ATTORNEY GENERAL OF THE UNITED STATES __________________________________

On a Petition For Review of an Order of the Board of Immigration Appeals (Agency No. A076-101-269) Immigration Judge: Henry S. Dogin __________________________________

Submitted Pursuant to Third Circuit LAR 34.1(a) February 23, 2011

Before: AMBRO, GREENAWAY, JR. and GREENBERG, Circuit Judges

(Opinion filed April 4, 2011) ____________

OPINION ____________

PER CURIAM

Gurdev Singh (“Singh”) petitions for review of the Board of Immigration

Appeals’ final order of removal. For the reasons that follow, we will deny the petition for

review.

I. Background Singh, a citizen of India from Punjab, entered the United States without inspection

in December, 1997. He applied for asylum and withholding of removal, claiming that he

had been persecuted in India because of his activities on behalf of Akali Dal Mann, a

group committed to creating an independent Sikh state. His application was referred to

an Immigration Judge. On February 16, 1999, the former Immigration and Naturalization

Service served him with a Notice to Appear, charging that he was removable as an alien

not admitted or paroled, see Immigration & Nationality Act (“INA”) § 212(a)(6)(A)(i),

8 U.S.C. § 1182

(a)(6)(A)(i).

On March 9, 1999, Singh appeared before an Immigration Judge without counsel

and requested a postponement. The IJ agreed to postpone the hearing until April 20,

1999. The IJ told Singh that “[i]f you’re not here, a hearing could be held in your

absence, you can be removed from the United States. Do you understand?” N.T., 3/9/99,

at 1. Singh replied “Yes, sir.” See

id. at 2

. Singh was given written notice of his new

hearing, which contained information concerning the consequences for failing to appear.

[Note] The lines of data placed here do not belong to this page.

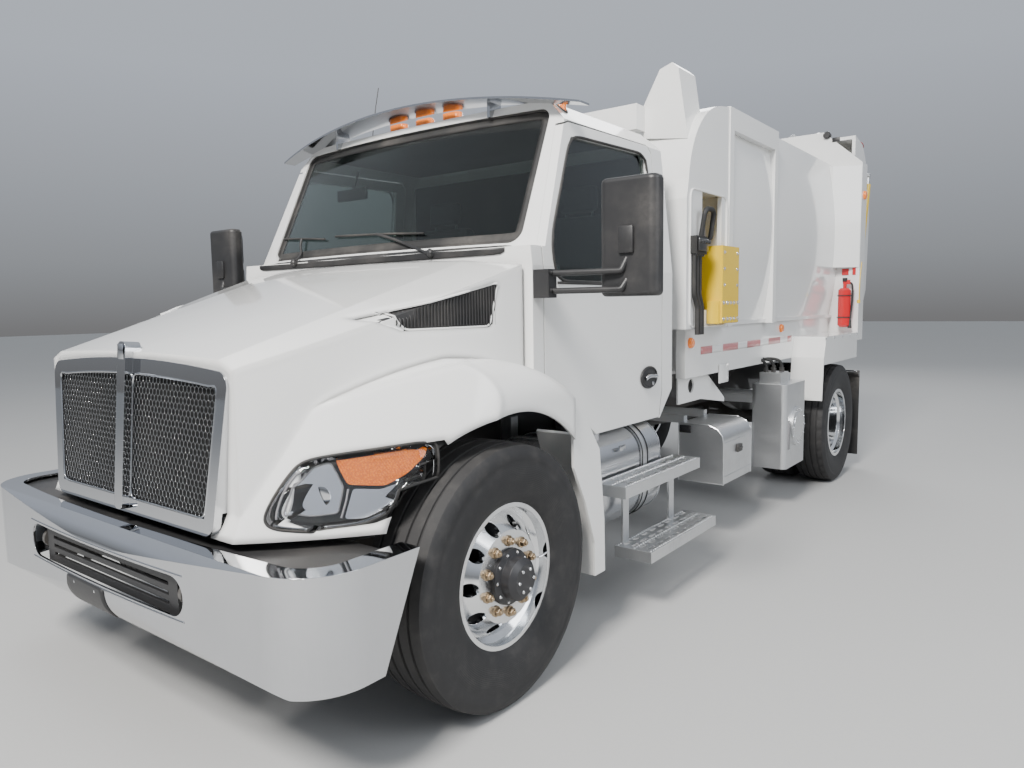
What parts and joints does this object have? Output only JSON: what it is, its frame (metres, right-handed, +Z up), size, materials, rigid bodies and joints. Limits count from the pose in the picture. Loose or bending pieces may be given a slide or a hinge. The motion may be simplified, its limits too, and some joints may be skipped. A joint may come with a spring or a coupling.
{
  "type": "side-loading garbage truck",
  "caption": "Side-loading garbage truck: hooded cab, single rear axle with twin wheels, tipping body with open hopper, packer blade, lifting tailgate and a telescoping gripper arm.",
  "frame": {"origin": "on the ground under the middle of the truck's overall length and width", "axes": "+X to the truck's left, +Y to its rear, +Z up"},
  "size_m": [3.14, 7.15, 3.2038],
  "materials": {
    "white_paint": "glossy white paint",
    "black_paint": "satin black paint",
    "grey_engine": "grey engine paint",
    "yellow_paint": "glossy yellow paint",
    "chrome": "polished chrome",
    "aluminium": "bare aluminium",
    "polished_aluminium": "polished aluminium",
    "tyre": "matt black rubber",
    "black_plastic": "moulded black",
    "grey_plastic": "moulded grey",
    "black_rubber": "matt black rubber",
    "glass": "tinted clear glass",
    "lamp_glass": "clear lens",
    "amber_lens": "amber lens",
    "red_lens": "red lens",
    "red_paint": "glossy red paint",
    "steel_rod": "hard chromed rod",
    "seat_fabric": "dark woven cloth"
  },
  "bodies": {
    "truck": {"chassis_frame": "black_paint", "engine_block": "grey_engine", "radiator": "aluminium", "front_axle": "black_paint", "leaf_springs": "black_paint", "rear_axle": "black_paint", "bumper": "chrome", "bumper_slats": "black_plastic", "front_brackets": "black_paint", "cab_shell": "white_paint", "cab_glass": "glass", "seats": "seat_fabric", "dashboard": "grey_plastic", "sun_visor": "chrome", "roof_lamps": "amber_lens", "mirrors": "black_plastic", "grab_rails": "steel_rod", "fender_extensions": "white_paint", "fuel_tanks": "polished_aluminium", "steps": "aluminium", "tool_box": "aluminium", "hydraulic_tank": "aluminium", "mudflaps": "black_rubber", "rear_lamps": "red_lens"},
    "steering_left": {"steering_knuckle_left": "black_paint"},
    "steering_right": {"steering_knuckle_right": "black_paint"},
    "tie_rod": {"tie_rod": "black_paint"},
    "front_left_wheel": {"front_tyre_left": "tyre", "front_wheel_left": "polished_aluminium"},
    "front_right_wheel": {"front_tyre_right": "tyre", "front_wheel_right": "polished_aluminium"},
    "rear_left_wheels": {"rear_tyres_left": "tyre", "rear_wheels_left": "polished_aluminium"},
    "rear_right_wheels": {"rear_tyres_right": "tyre", "rear_wheels_right": "polished_aluminium"},
    "hood": {"hood": "white_paint", "grille_surround": "chrome", "grille_mesh": "black_plastic", "headlamps": "lamp_glass", "hood_vents": "black_plastic"},
    "door_left": {"door_left": "white_paint", "door_glass_left": "glass"},
    "door_right": {"door_right": "white_paint", "door_glass_right": "glass"},
    "tipping_body": {"body_shell": "white_paint", "rear_ring": "white_paint", "arm_housing": "yellow_paint", "rear_fenders": "white_paint", "fire_extinguisher": "red_paint", "hoses": "black_rubber"},
    "hoist_barrels": {"hoist_barrels": "black_paint"},
    "hoist_rods": {"hoist_rods": "steel_rod"},
    "tailgate": {"tailgate": "white_paint"},
    "gate_barrels": {"gate_barrels": "yellow_paint"},
    "gate_rods": {"gate_rods": "steel_rod"},
    "packer_blade": {"packer_blade": "white_paint"},
    "arm_slide": {"arm_slide": "yellow_paint"},
    "lift_arm": {"lift_arm": "yellow_paint"},
    "finger_front": {"finger_front": "yellow_paint"},
    "finger_rear": {"finger_rear": "yellow_paint"}
  },
  "joints": [
    {"name": "steer_left", "type": "hinge", "parent": "truck", "child": "steering_left", "pos_m": [0.87, -2.525, 0.53], "axis": [0, 0, 1], "range_deg": [-35, 35]},
    {"name": "steer_right", "type": "hinge", "parent": "truck", "child": "steering_right", "pos_m": [-0.87, -2.525, 0.53], "axis": [0, 0, 1], "range_deg": [-35, 35]},
    {"name": "tie_rod_shift", "type": "slide", "parent": "truck", "child": "tie_rod", "axis": [1, 0, 0], "range_m": [-0.117, 0.117]},
    {"name": "front_left_roll", "type": "hinge", "parent": "steering_left", "child": "front_left_wheel", "pos_m": [1.034, -2.525, 0.53], "axis": [1, 0, 0], "continuous": true},
    {"name": "front_right_roll", "type": "hinge", "parent": "steering_right", "child": "front_right_wheel", "pos_m": [-1.034, -2.525, 0.53], "axis": [1, 0, 0], "continuous": true},
    {"name": "rear_left_roll", "type": "hinge", "parent": "truck", "child": "rear_left_wheels", "pos_m": [0.911, 2.205, 0.52], "axis": [1, 0, 0], "continuous": true},
    {"name": "rear_right_roll", "type": "hinge", "parent": "truck", "child": "rear_right_wheels", "pos_m": [-0.911, 2.205, 0.52], "axis": [1, 0, 0], "continuous": true},
    {"name": "hood_tilt", "type": "hinge", "parent": "truck", "child": "hood", "pos_m": [0, -3.397, 0.872], "axis": [1, 0, 0], "range_deg": [0, 75]},
    {"name": "door_left_swing", "type": "hinge", "parent": "truck", "child": "door_left", "pos_m": [1.035, -2.101, 1.3], "axis": [0, 0, -1], "range_deg": [0, 65]},
    {"name": "door_right_swing", "type": "hinge", "parent": "truck", "child": "door_right", "pos_m": [-1.035, -2.101, 1.3], "axis": [0, 0, 1], "range_deg": [0, 65]},
    {"name": "body_tip", "type": "hinge", "parent": "truck", "child": "tipping_body", "pos_m": [0, 2.855, 1.086], "axis": [-1, 0, 0], "range_deg": [0, 40]},
    {"name": "hoist_swing", "type": "hinge", "parent": "truck", "child": "hoist_barrels", "pos_m": [0, 0.655, 0.7], "axis": [1, 0, 0], "range_deg": [0, 22.2]},
    {"name": "hoist_stroke", "type": "slide", "parent": "hoist_barrels", "child": "hoist_rods", "axis": [0, 0.9302, 0.3672], "range_m": [0, 0.688]},
    {"name": "tailgate_lift", "type": "hinge", "parent": "tipping_body", "child": "tailgate", "pos_m": [0, 2.957, 3.172], "axis": [1, 0, 0], "range_deg": [0, 80]},
    {"name": "gate_cylinder_swing", "type": "hinge", "parent": "tipping_body", "child": "gate_barrels", "pos_m": [0, 2.985, 1.95], "axis": [1, 0, 0], "range_deg": [0, 0.5]},
    {"name": "gate_cylinder_stroke", "type": "slide", "parent": "gate_barrels", "child": "gate_rods", "axis": [0, 0.2747, 0.9615], "range_m": [0, 0.6]},
    {"name": "packer_stroke", "type": "slide", "parent": "tipping_body", "child": "packer_blade", "axis": [0, 1, 0], "range_m": [0, 1]},
    {"name": "arm_reach", "type": "slide", "parent": "tipping_body", "child": "arm_slide", "axis": [-1, 0, 0], "range_m": [0, 1.3]},
    {"name": "arm_lift", "type": "hinge", "parent": "arm_slide", "child": "lift_arm", "pos_m": [-1.13, -0.16, 1.85], "axis": [0, 1, 0], "range_deg": [0, 165]},
    {"name": "finger_front_grip", "type": "hinge", "parent": "lift_arm", "child": "finger_front", "pos_m": [-1.205, -0.45, 0.765], "axis": [0, 0, -1], "range_deg": [0, 85]},
    {"name": "finger_rear_grip", "type": "hinge", "parent": "lift_arm", "child": "finger_rear", "pos_m": [-1.205, 0.13, 0.765], "axis": [0, 0, 1], "range_deg": [0, 85]}
  ],
  "couplings": [
    {"joint": "steer_right", "follows": "steer_left", "ratio": 1},
    {"joint": "tie_rod_shift", "follows": "steer_left", "m_per_rad": -0.19},
    {"joint": "hoist_swing", "follows": "body_tip", "ratio": 0.55428},
    {"joint": "hoist_stroke", "follows": "body_tip", "m_per_rad": 0.98516},
    {"joint": "gate_cylinder_swing", "follows": "tailgate_lift", "ratio": 0.005078},
    {"joint": "gate_cylinder_stroke", "follows": "tailgate_lift", "m_per_rad": 0.4296},
    {"joint": "finger_rear_grip", "follows": "finger_front_grip", "ratio": 1}
  ]
}
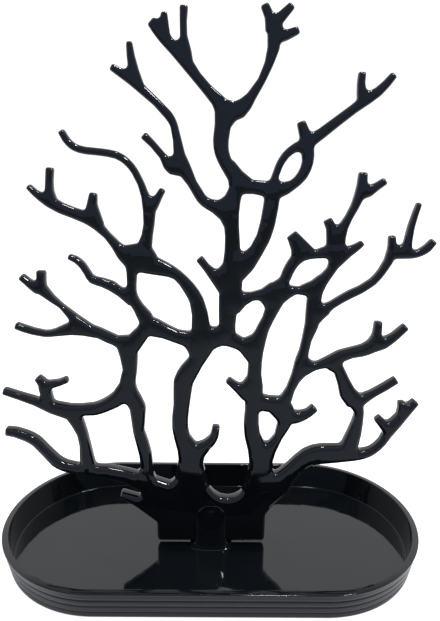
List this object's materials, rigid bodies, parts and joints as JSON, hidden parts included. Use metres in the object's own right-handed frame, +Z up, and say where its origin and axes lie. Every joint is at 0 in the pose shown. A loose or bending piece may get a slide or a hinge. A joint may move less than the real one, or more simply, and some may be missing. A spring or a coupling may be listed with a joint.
{
  "type": "jewellery stand with tray",
  "caption": "Gloss black jewellery stand: a flat branching coral tree for necklaces and bracelets plugs by its tab into a slotted post in an open tray with round ends.",
  "frame": {"origin": "centre of the tray's underside, on the table", "axes": "+Z up along the tree, +X along the tray to the right in the picture, +Y to the back"},
  "size_m": [0.24, 0.121, 0.2921],
  "materials": {
    "tray": "gloss",
    "coral_tree": "gloss"
  },
  "bodies": {
    "tray": {"tray": "tray"},
    "tree": {"coral_tree": "coral_tree"}
  },
  "joints": [
    {"name": "tree_lift", "type": "slide", "parent": "tray", "child": "tree", "axis": [0, 0, 1], "range_m": [0, 0.03]}
  ]
}
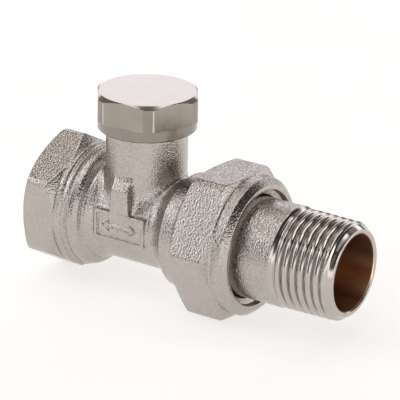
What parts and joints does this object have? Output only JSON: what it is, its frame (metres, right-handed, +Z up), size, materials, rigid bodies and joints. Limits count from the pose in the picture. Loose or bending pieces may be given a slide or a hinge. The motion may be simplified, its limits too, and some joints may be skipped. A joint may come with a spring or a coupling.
{
  "type": "lockshield radiator valve",
  "caption": "Straight lockshield radiator valve in nickel-plated brass: hexagon inlet socket, capped neck with a screw-down insert, and a union nut with a male threaded tail.",
  "frame": {"origin": "centre of the inlet socket's mouth, on the flow line", "axes": "+X along the flow line to the threaded tail, +Z up the neck along the spindle, +Y away from the marking plate"},
  "size_m": [0.0744, 0.0338, 0.044],
  "materials": {
    "cast_nickel": "satin nickel plate over blasted brass",
    "turned_nickel": "bright nickel plate over turned brass",
    "bare_brass": "turned, unplated",
    "spring_steel": "plain",
    "black_rubber": "matt",
    "seal_fibre": "vulcanised fibre"
  },
  "bodies": {
    "root": {"valve_body": "cast_nickel", "insert_bush": "bare_brass", "bush_o_ring": "black_rubber", "spindle_circlip": "spring_steel"},
    "tail": {"tailpiece": "turned_nickel", "tailpiece_o_ring": "black_rubber"},
    "union_nut": {"union_nut": "cast_nickel"},
    "cap_seal": {"cap_gasket": "seal_fibre"},
    "blanking_cap": {"blanking_cap": "turned_nickel"},
    "seal_disc": {"disc_holder": "bare_brass", "disc_seal": "black_rubber"},
    "shutoff_spindle": {"shutoff_spindle": "bare_brass", "spindle_o_ring_lower": "black_rubber", "spindle_o_ring_upper": "black_rubber", "disc_clip": "spring_steel"},
    "cone_seal": {"cone_o_ring": "black_rubber"},
    "presetting_cone": {"presetting_cone": "bare_brass"}
  },
  "joints": [
    {"name": "tail_draw", "type": "slide", "parent": "root", "child": "tail", "axis": [1, 0, 0], "range_m": [0, 0.00816]},
    {"name": "union_nut_turn", "type": "hinge", "parent": "tail", "child": "union_nut", "pos_m": [0.0439, 0, 0], "axis": [1, 0, 0], "range_deg": [0, 1620]},
    {"name": "cap_lift", "type": "slide", "parent": "root", "child": "cap_seal", "axis": [0, 0, 1], "range_m": [0, 0.006]},
    {"name": "cap_turn", "type": "hinge", "parent": "cap_seal", "child": "blanking_cap", "pos_m": [0.023, 0, 0.0246], "axis": [0, 0, 1], "range_deg": [0, 2160]},
    {"name": "disc_lift", "type": "slide", "parent": "root", "child": "seal_disc", "axis": [0, 0, 1], "range_m": [-0.003, 0]},
    {"name": "spindle_turn", "type": "hinge", "parent": "seal_disc", "child": "shutoff_spindle", "pos_m": [0.023, 0, 0.014], "axis": [0, 0, 1], "range_deg": [-1080, 0]},
    {"name": "cone_lift", "type": "slide", "parent": "shutoff_spindle", "child": "cone_seal", "axis": [0, 0, 1], "range_m": [-0.0025, 0]},
    {"name": "cone_turn", "type": "hinge", "parent": "cone_seal", "child": "presetting_cone", "pos_m": [0.023, 0, 0.0095], "axis": [0, 0, 1], "range_deg": [-1800, 0]}
  ],
  "couplings": [
    {"joint": "union_nut_turn", "follows": "tail_draw", "rad_per_m": 3463.2},
    {"joint": "cap_turn", "follows": "cap_lift", "rad_per_m": 6283.2},
    {"joint": "spindle_turn", "follows": "disc_lift", "rad_per_m": 6283.2},
    {"joint": "cone_turn", "follows": "cone_lift", "rad_per_m": 12566}
  ]
}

A.R. 98-99. Singh appeared with counsel on April 20, 1999, and waived a Punjabi

interpreter. He admitted the factual allegations and conceded removability. The IJ then

scheduled a merits hearing for September 9, 1999 in Singh’s presence and asked his

counsel to remind Singh of the consequences of failing to appear. Counsel replied that he

would. N.T., 4/20/99, at 5. Again, Singh, through counsel, was given written notice of

his new hearing, which contained information concerning the consequences for failing to

appear. A.R. 96-97. On September 9, 1999, the merits hearing convened with Singh’s

counsel in attendance, but Singh failed to appear. The IJ ordered Singh removed to India

in absentia.

2 On December 23, 1999, Singh, through the same counsel, filed a motion to reopen

with the IJ, alleging that exceptional circumstances prevented Singh from attending his

hearing. Singh asserted in a supporting affidavit that he missed his hearing due to illness;

he was suffering from headaches, dizziness, and palpitations. He did not contest receipt

of notice. The Government opposed reopening the proceedings, noting that Singh had

not provided any documentation regarding his illness. On February 11, 2000, the IJ

denied the motion to reopen. Noting that a motion to reopen an in absentia order filed

within 180 days may be granted where the alien shows “circumstances (such as serious

illness of the alien or serious illness or death of the spouse, child or parent of the alien,

but not including less compelling circumstances) beyond the control of the alien,” INA §

240(e)(1), 8 U.S.C. § 1229a(e)(1),1 the IJ determined that there was insufficient evidence

that Singh’s failure to appear was due to serious illness. He based that conclusion on the

lack of documentation, and Singh’s delay of three months in seeking reopening, which

tended to undermine the genuineness of his claim of illness.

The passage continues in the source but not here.